The 'No' campaign went hard in Western Sydney. They saw it as their core demographic, assuming residents were religious, traditional, conservative and scared of change.

Meanwhile, the 'Yes' coalition held onto a voter turnout campaign. While door knocking, we were advised to walk away from conversations with hardline 'no' voters. This was not a campaign to change minds. The strategy was understandable, given the time pressure of the campaign, and it worked. Nationally, we have a clear 'Yes' majority, but the strategy left Western Sydney behind.

All of this is not to say that there isn't deep-seated social conservatism in some multicultural communities. We know this from experience, both coming from multicultural communities: Denise being an Arab-Australian and Rachael being an Indian-Australian. We both had difficult conversations with family and community members during this campaign.

Some communities have cultural views that are closely tied to religion and country of origin. Many people in my community see that queer rights are a 'western' or 'white' issue. "Us Lebanese don't have gay marriages," they say.

The issue compounds when wider Australia marginalises minorities and refuses to engage with our culture beyond going to restaurants. With this lack of dialogue it's no wonder that some groups don't want to engage on the matter.

We are well aware of the social conservatism in our communities. Western Sydney activists worked hard within their families and groups to try and get votes. Democracy in Colour attempted a beautiful engagement showing LGBTQ people of colour speaking openly and honestly about their experiences. We're not blind to the problem, but we don't need privileged people to point it out to us.

Speaking openly about homophobia in our communities is hard because we fear judgement from Anglo- Australians. We fear it'll confirm everything that's already said about us -- that we're backward, uneducated and can never be moved. So we fight in silence, and publicly paint our communities as tolerant, full of contributing Australians. The bar for us seems higher.

People are justified in their disappointment with the low vote in big parts of Sydney, but the migrant scapegoating is the latest attack from the affluent East. These same people who pat themselves on the back for having a high 'yes' vote are the same people who vote for inequality over and over. They're the same people who work to dismantle unions. The same people that voted for a PM who leaves 600 men on Manus Island to rot.

This is simply the latest demonstration of the Sydney elites' favorite pastime: Western Sydney bashing.

To return to the faces of concern in Western Sydney today, we need to know how vulnerable they feel right now.

After the vote, we need to remember those we left behind. Western Sydney Queer Activist, Shannon Bowes, reminds us:

"We don't need you sitting in your safe spaces theorising about why this happened.

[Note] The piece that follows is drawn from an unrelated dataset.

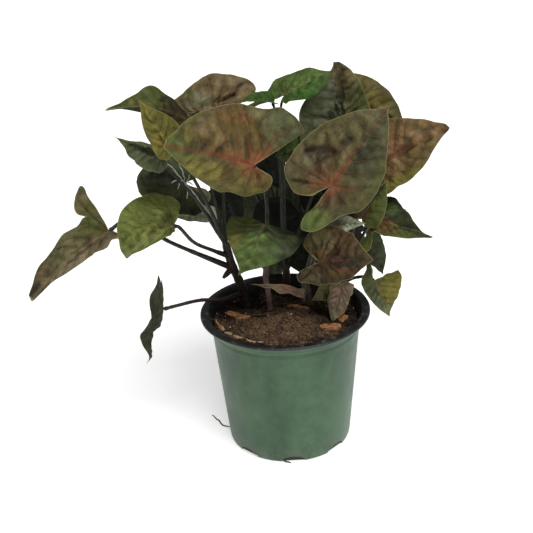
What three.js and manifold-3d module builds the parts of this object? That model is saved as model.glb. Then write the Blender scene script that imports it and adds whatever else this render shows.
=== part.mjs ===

We need solidarity, because right now we're scared to go outside."

For the school students in Bankstown grappling with coming out, for the couples in Liverpool afraid to hold hands, for the person in Eastern Creek wanting to bring their partner to a family gathering, we must do what the 'Yes' campaign could not -- stand in solidarity and let education from within communities lead the way.

As Shannon says, "Stop trying to divide us, and stand with us".